For my part, I am not against this general reduction in appeal rights, although I may not go quite so far as to vote against the next proposed amendment, which is to remove the entirety of Clause 15. Nor am I against, as I made plain in Committee, what is now Clause 18, which to some extent may be expected to constrain the court’s readiness to allow Article 8 considerations to frustrate attempts to remove foreign criminals and others who are here in violation of immigration controls. I interpolate only that Clause 18 will of course be informed by Amendment 58, tabled by the Minister and the noble Earl, Lord Listowel, to safeguard the welfare of children.

I am, however, strongly against Clause 15(5), to which this amendment goes. This provision seems to me to represent a bridge too far. The noble Baroness, Lady Berridge, has already clearly explained the basic objections to this provision and has noted that serious reservations have been expressed about it: expressed twice now by the Joint Committee on Human Rights and yet more recently by the Select Committee on the Constitution. It would not be helpful for me to restate all these objections in detail. Suffice it to say that it seems intrinsically objectionable for the Government, one of the parties before the tribunal on the appeal, themselves to have the last word with regard to what the tribunal may or may not consider.

By all means let the Government object to a new ground of appeal or some new reason for the appellant seeking to stay if they are genuinely unable to deal with it or, indeed, if they are genuinely unable to reach and declare their own decision on it by the time it is raised.
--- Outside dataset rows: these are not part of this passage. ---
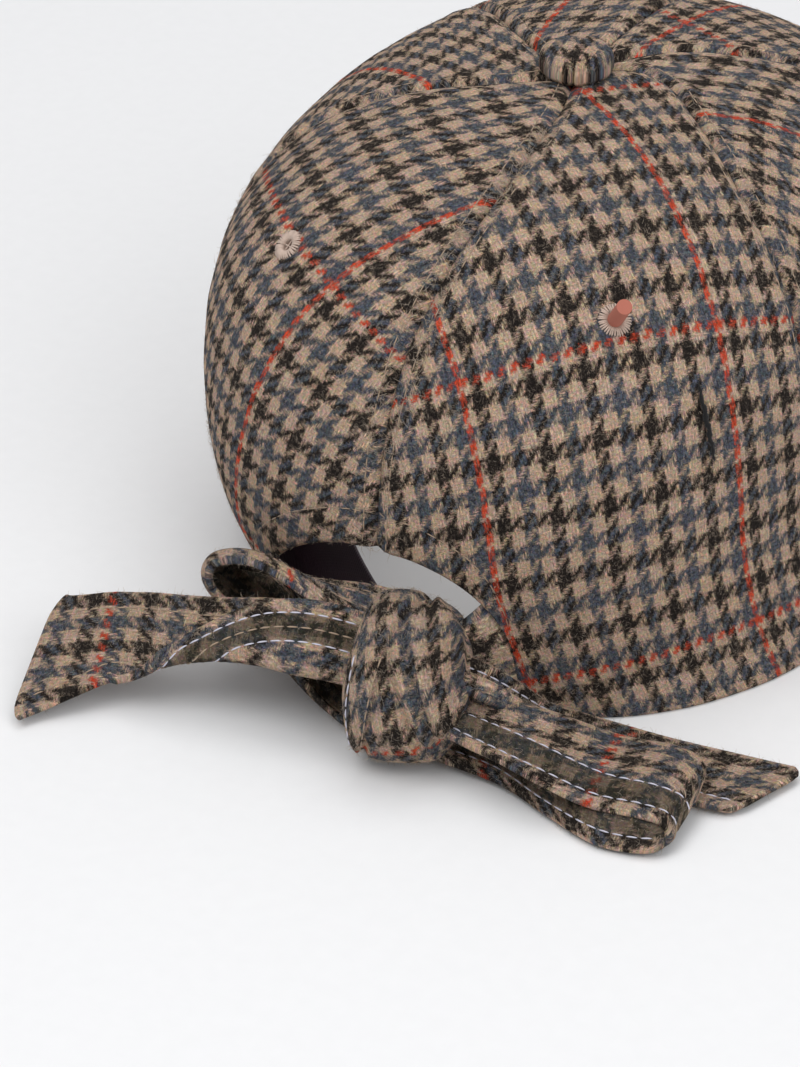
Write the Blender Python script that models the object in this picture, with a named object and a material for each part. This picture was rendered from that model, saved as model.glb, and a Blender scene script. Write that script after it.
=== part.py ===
"""A six-panel cloth cap with a plain peak and an arched back opening tied in a bow.

Metres, +Z up. The peak points toward -Y, the tied opening toward +Y, and the wearer's
right is -X. The hem lies in the plane z = 0, and the model ends with its bounding box
centred on the origin.

A place on the crown is given by a turn, measured round from the centre back toward the
wearer's right, and by how far down it is: 0 at the top, 1 on the widest line, 2 at the hem.
"""

import math

import bmesh
import bpy
import numpy as np
from mathutils import Matrix, Vector

# Crown, from its upright axis
CROWN_BACK = 0.1025
CROWN_FRONT = 0.1140
CROWN_SIDE = 0.0834
CROWN_HEIGHT = 0.1200
WIDEST_HEIGHT = 0.0450
HEM_TUCK = 0.0072
HEM_LEAN = 0.0122
DOME_POWER = 2.73
ROUND_POWER = 2.27

# Cloth and clearances
CLOTH = 0.0020
GAP = 0.0003
SEAT_GAP = 0.0008

# Arch cut in the two rear panels
ARCH_SHIFT = 0.0050
ARCH_HALF_RIGHT = 0.0365
ARCH_HALF_LEFT = 0.0390
ARCH_HEIGHT = 0.0410
ARCH_POWER_RIGHT = 2.4
ARCH_POWER_LEFT = 1.9

# Sewn eyelets and the covered button
EYELET_OUTER = 0.0085
EYELET_HOLE = 0.0035
EYELET_PROUD = 0.0005
EYELET_DOWN = 0.57
BUTTON_WIDTH = 0.0180
BUTTON_DOME = 0.0074
BUTTON_SHANK = 0.0044
BUTTON_RIM = 0.22
BUTTON_ROUND = 2.6
CROWN_HOLE = 0.0064

# Peak
PEAK_REACH = 0.0660
PEAK_THICK = 0.0040
PEAK_ARCH = 0.0110
PEAK_SPREAD = math.radians(56)
PEAK_FLARE = 0.0070
PEAK_END = 0.917
PEAK_ROUND = 2.2
PEAK_CORNER = 0.62
PEAK_RISE = 1.5

# Sweatband
BAND_HEIGHT = 0.0300
BAND_CLOTH = 0.0010
BAND_LIFT = 0.0015
BAND_FALL = 0.0160
BAND_CURL = 1.3
BAND_END_LEFT = math.radians(15.5)
BAND_END_RIGHT = math.radians(26)
BAND_LOOSE_FROM = math.radians(34)

# Ties and bow
TIE_WIDTH = 0.0300
TIE_THICK = 0.0030
TIE_ROOT = 0.0240
BOW_REACH = 0.0900
KNOT_LENGTH = 0.0310
KNOT_HEIGHT = 0.0370
KNOT_DEPTH = 0.0380
KNOT_BEHIND = 0.0155
KNOT_SHIFT = 0.0150
KNOT_YAW = math.radians(14)
KNOT_LIFT = 0.0006
KNOT_ENDS = 3.2
KNOT_SHOULDER = 1 / 2.6
KNOT_FLAT = 0.86

# Where the ties enter the knot, as shares of its length, depth and height, and their slack
TIE_ENTRY = (0.25, -0.32, -0.08)
TIE_GATHER = 0.38
TIE_THICKEN = 0.8
TIE_SLACK = 0.0040

# Mesh fineness
PANEL_COLUMNS = 9
PANEL_ROWS = 15
PANEL_ROW_BIAS = 1.25
ARCH_STEPS = 9
ROUND_STEPS = 20
PEAK_COLUMNS = 23
PEAK_ROWS = 7
BAND_STEPS = 56
KNOT_AROUND = 22
KNOT_ALONG = 11
TIE_COLUMNS = 7
TIE_ROWS = 9
CURVE_STEPS = 12
SHARP_ANGLE = math.radians(45)

TWEED = (0.27, 0.22, 0.18)
TWEED_SHADE = (0.20, 0.17, 0.15)
THREAD = (0.56, 0.44, 0.37)
SATIN = (0.020, 0.006, 0.018)

# Each seam's turn at the hem, and how far it swings round near the button, in degrees
SEAM_TABLE = {
    "back": (-2.5, 19.0, 0.30),
    "right": (70.0, 70.0, 0.12),
    "right_front": (124.0, 34.0, 0.12),
    "front": (180.0, 0.0, 0.12),
    "left_front": (-124.0, 18.0, 0.12),
    "left": (-70.0, 18.0, 0.12),
}

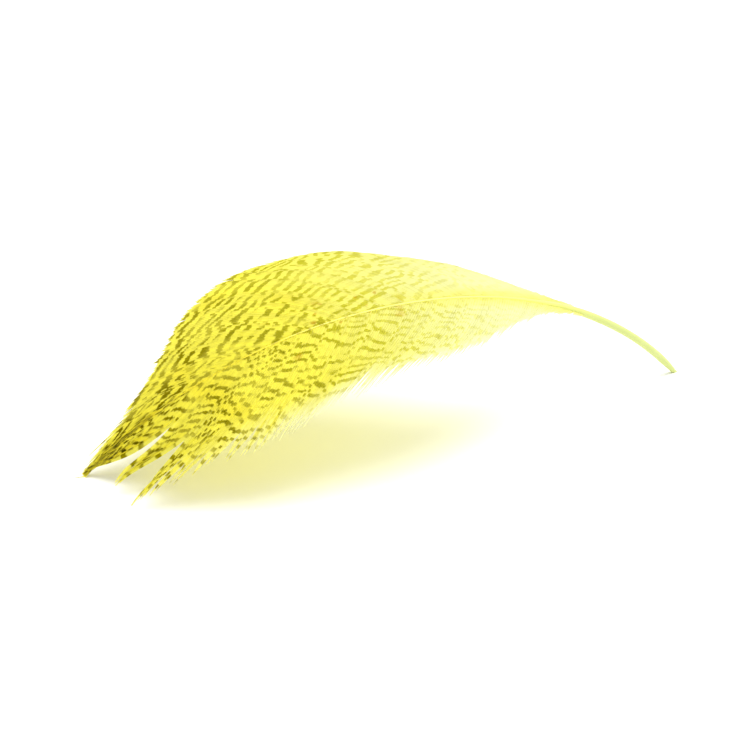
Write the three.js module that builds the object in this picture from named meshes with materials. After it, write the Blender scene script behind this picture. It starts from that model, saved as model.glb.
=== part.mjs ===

Indeed, the tribunal may well hold that the Government are entitled to an adjournment if, in truth, they are prejudiced by the point being taken late. However, it is quite another thing to say, as Clause 15(5) does, that the Government can deny the tribunal the right to deal with a new matter on the appeal before it, and thus force the appellant—assuming that he wishes to pursue the point—to start all over again, with all the delay and, as we have heard, the prohibitive expense that that would necessarily involve. That, I respectfully repeat, goes altogether too far. Your Lordships should prefer instead wording which—if not here in perfect formulation—is in some way akin to that here proposed, which, heaven knows, is a modest enough power to confer on the tribunal itself.